According to Watson, ‘Out of Many One People’ shows people at a bus stop, waiting to take the bus into the future. There are many people, young and old, middle-class and working-class, black, white, Indian and Chinese. In the centre of the drawing, a woman protectively leans over a boy and a girl. Around her are other men, women and children. A vendor in the bottom left-hand corner sits over a basket. The diversity of the crowd symbolises Jamaica’s national motto ‘Out of Many, One People’. In this painting, Watson depicted this heterogeneous population on a common journey into the future. As the mother will put her children on the bus first, the new generation, the work implies, will take centre stage in that process.

Contemporary history paintings often include portraits of recognisable people, locations and events of recent memory. All of these are ingredients of ‘The Garden Party’ (1976), Watson’s largest easel painting that he describes as “a celebration of the maturity of Independence.” It was commissioned by the Bank of Jamaica for the opening of their new building on Nethersole Place and forms part of their collection of contemporary art that Watson then assembled.

Measuring three metres by six metres, ‘The Garden Party’ concentrates on the situation in Jamaica during the 1970s, a decade marked by Michael Manley’s democratic socialism. Watson regarded painting as “something like a serious amusement” as it mixes scenes of political relevance with more comical incidents. As a whole, it offers a complex panorama of Jamaican society during that moment in time when the political situation was tense, fear of Communism was widespread, many people fled the island, and yet people went about their everyday business, went to school and played sports.

Symbol of society

The composition is built around a large poinciana tree stretching across the painting’s centre that the artist chose as a symbol of Jamaican society: “The poinciana tree is a very delicate tree,” Watson said. “It is very beautiful when in bloom, but it will break off and fall down even with a strong breeze.” A semi-circular centre formed by the tree’s branches is pulling the composition together; groups of Rastafarians and policemen serve as pillars supporting the activity within and outside. To the far right of the canvas that contains more than a hundred figures, a boxing match is taking place between the political rivals, Prime Minister Michael Manley and Opposition Leader Edward Seaga who had “round after round success in politics.” The audience consists of people belonging to the political establishment of the time, including P.J. Patterson and the contenders’ wives Beverley Manley and Mitsy Seaga. Watson remembers Seaga commenting that he wished he was “more serious about his political statement”. In his later works ‘Roadblock’ (1979) and ‘Manifesto’ (1977), Watson explored the conflict between Manley and Seaga further.

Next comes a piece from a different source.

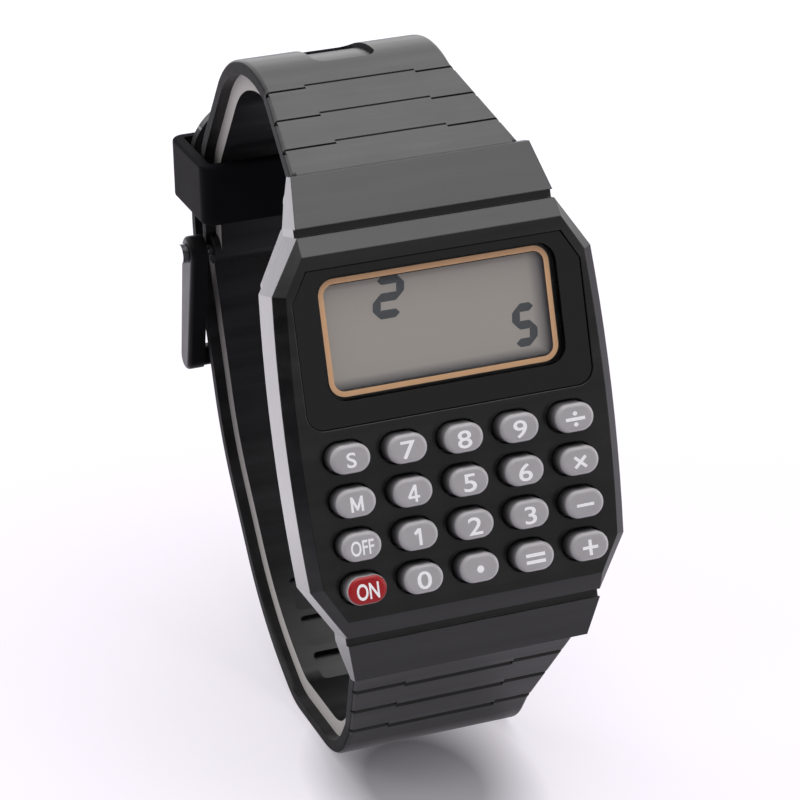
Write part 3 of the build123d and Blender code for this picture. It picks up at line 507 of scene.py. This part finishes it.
def glyph(text, height, weight, squeeze):
    """Printed characters in the XY plane, centred, as tall as asked."""
    bpy.ops.object.select_all(action="DESELECT")
    bpy.ops.object.text_add(location=(0, 0, 0))
    letters = bpy.context.active_object
    letters.data.body = text
    letters.data.offset = weight
    letters.data.extrude = 0.01
    letters.data.resolution_u = 6
    bpy.ops.object.convert(target="MESH")
    letters = bpy.context.active_object
    corners = [vertex.co for vertex in letters.data.vertices]
    low = Vector([min(corner[axis] for corner in corners) for axis in range(3)])
    high = Vector([max(corner[axis] for corner in corners) for axis in range(3)])
    size = height * MM / (high.y - low.y)
    flat = print_thickness * MM / (high.z - low.z)
    middle = (low + high) / 2
    letters.matrix_world = (Matrix.Diagonal((size * squeeze, size, flat, 1))
                            @ Matrix.Translation((-middle.x, -middle.y, -low.z)))
    pick(letters)
    leave_in_mesh()
    bpy.ops.object.mode_set(mode="EDIT")
    bpy.ops.mesh.select_all(action="SELECT")
    bpy.ops.mesh.remove_doubles(threshold=1e-7)
    bpy.ops.object.mode_set(mode="OBJECT")
    return letters


def strokes(lines, weight):
    """Characters drawn with straight bars in the XY plane, from point to point in mm."""
    bars = []
    for index, (start, end) in enumerate(lines):
        bpy.ops.object.select_all(action="DESELECT")
        bpy.ops.mesh.primitive_cube_add(size=1, location=(0, 0, 0))
        bar = bpy.context.active_object
        run = Vector(end) - Vector(start)
        thickness = print_thickness + layer_step * index
        middle = (Vector((*start, 0)) + Vector((*end, thickness))) / 2
        size = Vector((run.length + weight / 2, weight, thickness))
        bar.matrix_world = (Matrix.Translation(middle * MM)
                            @ Matrix.Rotation(math.atan2(run.y, run.x), 4, "Z")
                            @ Matrix.Diagonal((*(size * MM), 1)))
        bars.append(bar)
    letters = joined(bars)
    leave_in_mesh()
    return letters


# The characters on the keys: text, height in mm, weight and squeeze
key_prints = {"key_%s" % digit: (digit, 1.68, 0.01, 1.32) for digit in "02356789"}
key_prints.update({
    "key_s": ("S", 1.42, 0.014, 1.15), "key_off": ("OFF", 1.42, 0.014, 0.68),
    "key_on": ("ON", 1.56, 0.018, 0.68), "key_point": (".", 0.7, 0.0, 1.0),
    "key_divide": ("÷", 1.45, 0.004, 1.15), "key_multiply": ("×", 1.25, 0.01, 1.1),
    "key_minus": ("−", 0.28, 0.02, 1.5), "key_equals": ("=", 0.98, 0.014, 1.3),
    "key_plus": ("+", 1.5, 0.008, 1.05),
})
# The ones that are drawn with bars: lines from point to point and their width, in mm
drawn_prints = {
    "key_1": ([((0.1, -0.72), (0.1, 0.72)), ((-0.34, 0.36), (0.02, 0.68))], 0.3),
    "key_4": ([((0.2, -0.76), (0.2, 0.74)), ((-0.5, -0.34), (0.5, -0.34)),
               ((-0.5, -0.3), (0.13, 0.7))], 0.24),
    "key_m": ([((-0.5, -0.66), (-0.5, 0.66)), ((-0.47, 0.6), (0, -0.5)), ((0, -0.5), (0.47, 0.6)),
               ((0.5, 0.66), (0.5, -0.66))], 0.23),
}
for row, names in zip(key_rows, key_table):
    for column, name in zip(key_columns, names):
        drawn = drawn_prints.get(name)
        letters = strokes(*drawn) if drawn else glyph(*key_prints[name])
        settle(letters, (column, row - print_drop, key_rise + seat))
        finish_piece(letters, name + "_print", "white", name + "_body")


def rounded_frame(half_width, half_height, corner, wall):
    """A flat ring with round corners in the XY plane, centred, grown from a plane."""
    bpy.ops.object.select_all(action="DESELECT")
    bpy.ops.mesh.primitive_plane_add(size=2, location=(0, 0, 0))
    ring = bpy.context.active_object
    ring.scale = (half_width * MM, half_height * MM, 1)
    leave_in_mesh()
    bpy.ops.object.mode_set(mode="EDIT")
    bpy.ops.mesh.select_all(action="SELECT")
    bpy.ops.mesh.bevel(offset=corner * MM, segments=10, affect="VERTICES")
    bpy.ops.mesh.select_all(action="SELECT")
    bpy.ops.mesh.inset(thickness=wall * MM, depth=0)
    bpy.ops.mesh.delete(type="FACE")
    raise_all(print_thickness)
    bpy.ops.object.mode_set(mode="OBJECT")
    return ring


def bar_between(corners, start, length):
    """A four-sided bar along Z with its section's corners in the XY plane, all in mm."""
    bpy.ops.object.select_all(action="DESELECT")
    bpy.ops.mesh.primitive_plane_add(size=2, location=(0, 0, start * MM))
    bar = bpy.context.active_object
    leave_in_mesh()
    quarters = [(-1, 1), (1, 1), (1, -1), (-1, -1)]
    for (side, level), (x, y) in zip(quarters, corners):
        bpy.ops.object.mode_set(mode="EDIT")
        bpy.ops.mesh.select_mode(type="VERT")
        bpy.ops.mesh.select_all(action="DESELECT")
        bpy.ops.object.mode_set(mode="OBJECT")
        for vertex in bar.data.vertices:
            vertex.select = abs(vertex.co.x - side) < 0.1 and abs(vertex.co.y - level) < 0.1
        bpy.ops.object.mode_set(mode="EDIT")
        bpy.ops.transform.translate(value=(x * MM - side, y * MM - level, 0))
        bpy.ops.object.mode_set(mode="OBJECT")
    bpy.ops.object.mode_set(mode="EDIT")
    raise_all(length)
    bpy.ops.object.mode_set(mode="OBJECT")
    return bar


def crease_inlay(name, body, start, run, face, side_inlay, middle_inlay):
    """What fills a ramp's grooves but for a fine crease at each of their steep walls."""
    bars = []
    for distance in groove_places:
        half_width = root_half_width - ramp_narrowing * distance - ramp_edge_round
        side = [(distance + x, y) for x, y in side_inlay]
        for place in (-half_width, groove_middle):
            bars.append(bar_between(side, place, half_width - groove_middle))
        middle = [(distance + middle_shift + x, y) for x, y in middle_inlay]
        bars.append(bar_between(middle, -groove_middle, 2 * groove_middle))
    inlay = joined(bars)
    turn = Matrix((run, face, run.cross(face))).transposed().to_4x4()
    inlay.matrix_world = Matrix.Translation(start) @ turn
    leave_in_mesh()
    finish_piece(inlay, name, "strap", body)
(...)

Below the boxing match, in the bottom right-hand corner, a couple, representing the intellectual class, are reading a book with the Communist symbol on the cover. At the same time, a middle-class woman is walking her dog past them as if nothing unusual was taking place. In the right background, behind the boxing match, Watson captures the importance of religion in Jamaican society through a revival meeting, a subject that has been of recurring interest to the artist. Religion, Watson believes, could have acted as a strong force to withstand communism that many feared would be introduced in the country. Possibly for this reason he decided to juxtapose the intellectuals reading Marx with the spiritual scene in the background.

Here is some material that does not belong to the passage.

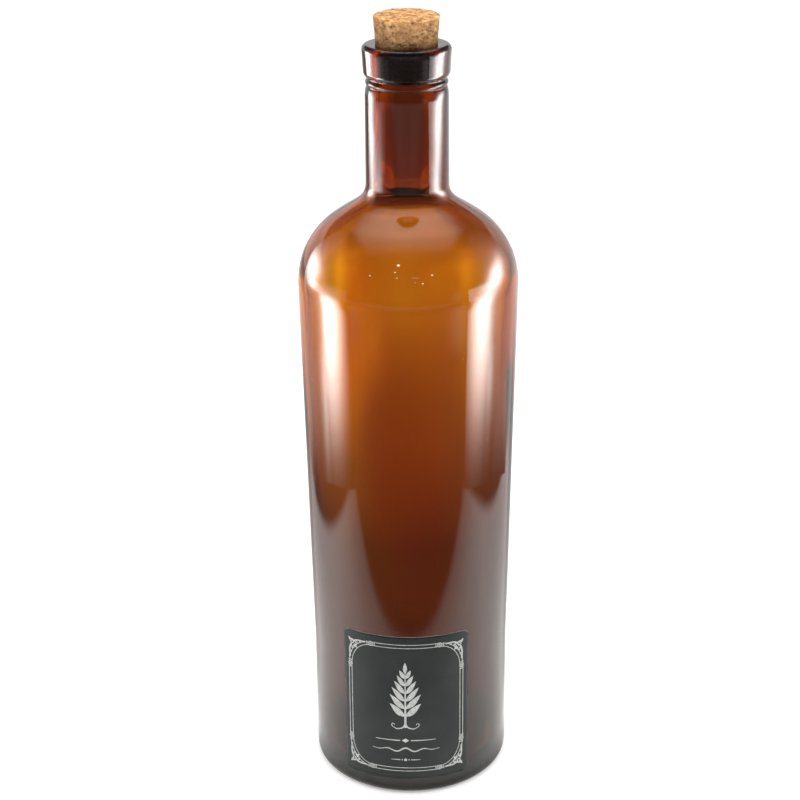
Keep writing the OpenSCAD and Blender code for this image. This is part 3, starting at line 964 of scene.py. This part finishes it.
def table_through(x, y):
    """The table as seen through the glass: the bottle's own amber shadow lies
    behind it, paler bands run along both sides of the shadow."""
    r = np.hypot(x, y)
    mid = np.interp(y, [-0.1, 0.0, 0.05, 0.085, 0.125, 0.18, 0.24, 0.30, 0.37, 0.45, 0.54, 0.64, 0.77, 0.83, 1.0, 1.2, 1.6],
                    [0.06, 0.02, 0.08, 0.15, 0.21, 0.21, 0.37, 0.50, 0.56, 0.74, 0.97, 0.97, 0.98, 0.84, 0.78, 0.72, 0.56])
    yl = [-0.1, 0.1, 0.18, 0.24, 0.30, 0.37, 0.45, 0.54, 0.64, 0.77, 0.95, 1.2, 1.6]
    left = np.interp(y, yl, [0.05, 0.16, 0.25, 0.50, 0.62, 0.80, 1.25, 1.40, 1.50, 1.45, 1.0, 1.05, 0.95])
    right = np.interp(y, yl, [0.05, 0.10, 0.17, 0.31, 0.42, 0.60, 0.78, 1.02, 1.20, 1.12, 0.80, 0.66, 0.58])
    tl = np.interp(y, [0.18, 0.30, 0.37, 0.45, 0.54, 0.64, 0.77, 1.0], [-0.022, -0.036, -0.040, -0.050, -0.062, -0.066, -0.074, -0.090])
    tr = np.interp(y, [0.18, 0.30, 0.37, 0.45, 0.54, 0.64, 0.77, 1.0], [0.030, 0.045, 0.045, 0.045, 0.043, 0.045, 0.062, 0.090])
    wd = np.interp(y, [0.18, 0.37, 0.45, 0.64, 0.77, 1.0], [0.030, 0.024, 0.010, 0.010, 0.018, 0.04])
    ml = S(0.5 + (tl - x) / wd / 2)
    mr = S(0.5 + (x - tr) / wd / 2)
    fade = 1 - 0.6 * S((np.abs(x) - 0.32) / 0.25)
    k = mid * (1 - ml) * (1 - mr) + (left * ml + right * mr) * fade
    k = k * (1 + S((y - 0.12) / 0.15) * (1 - S((y - 0.58) / 0.12)) * np.where(x < 0, 0.35 * S((-x - 0.10) / 0.04) + 0.5 * S((-x - 0.15) / 0.1), 0.9 * S((x - 0.12) / 0.10)))
    # two brighter streaks just outside the shadow
    al = np.interp(y, [0.28, 0.37, 0.45, 0.54, 0.64, 0.77, 0.95], [0.0, 0.36, 0.26, 0.22, 0.50, 0.15, 0.0])
    xl = np.interp(y, [0.3, 0.37, 0.45, 0.54, 0.64, 0.77], [-0.052, -0.051, -0.053, -0.066, -0.076, -0.09])
    ar = np.interp(y, [0.45, 0.54, 0.64, 0.77, 0.9], [0.0, 0.10, 0.40, 0.0, 0.0])
    k = k + al * bell(x, xl, 0.014) + ar * bell(x, np.interp(y, [0.54, 0.64, 0.77], [0.051, 0.055, 0.09]), 0.013)
    side = np.maximum(ml, mr)
    g = np.interp(y, [0.1, 0.125, 0.18, 0.24, 0.30, 0.37, 0.45, 0.54, 0.64, 0.77, 0.83, 1.5],
                  [0.55, 0.55, 0.42, 0.50, 0.62, 0.67, 0.76, 0.92, 0.92, 1.0, 1.05, 1.05])
    g = g * (1 - side) + side * np.interp(y, [0.1, 0.2, 0.37, 0.5, 0.64, 0.8, 1.2], [0.9, 0.9, 1.05, 1.36, 1.42, 1.25, 1.05]) * np.where(x < 0, 1.08, 0.92)
    # painted shadow: the table is nearly black under and just round the foot
    under = S((0.056 - r) / 0.018)
    red, grn, blu = k, k * g, k * g * g
    red, grn, blu = (c * (1 - under) + 0.012 * under for c in (red, grn, blu))
    return np.stack([red, grn, blu], -1)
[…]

Much larger than the revival scene, Watson presents a Rastafarian group in the foreground. Rastafarianism was gaining more and more influence and acceptance during the 1960s and 1970, and Watson had been interested in the subject from as early as 1962, when he painted the portrait of a Rastafarian. The so-called broom crew, street sweepers, to their right and in the very centre of the painting, represent the government’s attempt to create jobs in a difficult economic climate. They are flanked by market vendors displaying their produce. The police and the soldiers, who frame them, represent discipline and order. Yet, one of the young men is distracted by a semi-nude woman, which allows a criminal to pick pocket a gun and to hold up a couple of tourists. To their left, a man, carrying a small suitcase and a briefcase bearing the Air Jamaica logo, is sneaking away. As one of the ‘panic people’, he embodies the exodus of many middle-class Jamaicans who left the island during what they perceived as a difficult political and economic climate.

In the far left mid-ground, schoolchildren attentively listen to their teacher’s instructions. As in his previous Out of Many One People paintings, Watson emphasises the diverse ethnic backgrounds of Jamaica’s population. There are black, white and Asian children. As a whole, Watson contrasts their youthfulness and their eager learning with the stubborn and heated political reality of the boxing match. In fact, he ironically relates the violence of Seaga’s and Manley’s conflict to two goats fighting in front of a stone wall behind the children. On the same lawn, an artist, strongly resembling Watson himself, is painting a nude model while two boys try to steal a look from behind a plant. “The painter looks like me, but he is really supposed to represent an artist and his presence in society. Nude painting at that time was still quite new and controversial in Jamaica,” Watson explains. Behind a dry stone wall, a relic of the colonial period, men and women are working in the fields. “Because of our history of slavery, most people today would prefer to become doctors and lawyers rather than farmers. But with all the land we have, we could actually feed ourselves,” the artist contemplates.

The very centre of the painting is taken up by a cricket game. Under the expansive branches of the poinciana tree, batsmen and bowlers play peacefully while a group of schoolboys enjoy a game of marbles next to them. Barely visible under the tree’s branches, a group of washer-women sit by a river. Representing a typical motif of Jamaican genre painting, it at the same time directs the viewer’s gaze to the flourishing tropical landscape in the background. Lush green hills lead to a white-sand beach and the deep blue Caribbean Sea.

‘The Garden Party’ took Watson six months to finish. “It was one of the most difficult paintings I have ever done physically. I worked non-stop on it, with very little sleep. It was in my brain the whole time.”

Watson’s history paintings portray those moments in Jamaica’s history that he perceived to be of particular importance in the move towards and beyond Independence. Clearly, Watson regarded Independence as an event of the highest historical significance that could only be honoured by the highest of genres in the tradition of the British Academy, that of history painting. In so doing, Watson was undisturbed by contemporary trends in the international and Jamaican art world, but followed the stylistic conventions of those European masters that he admired.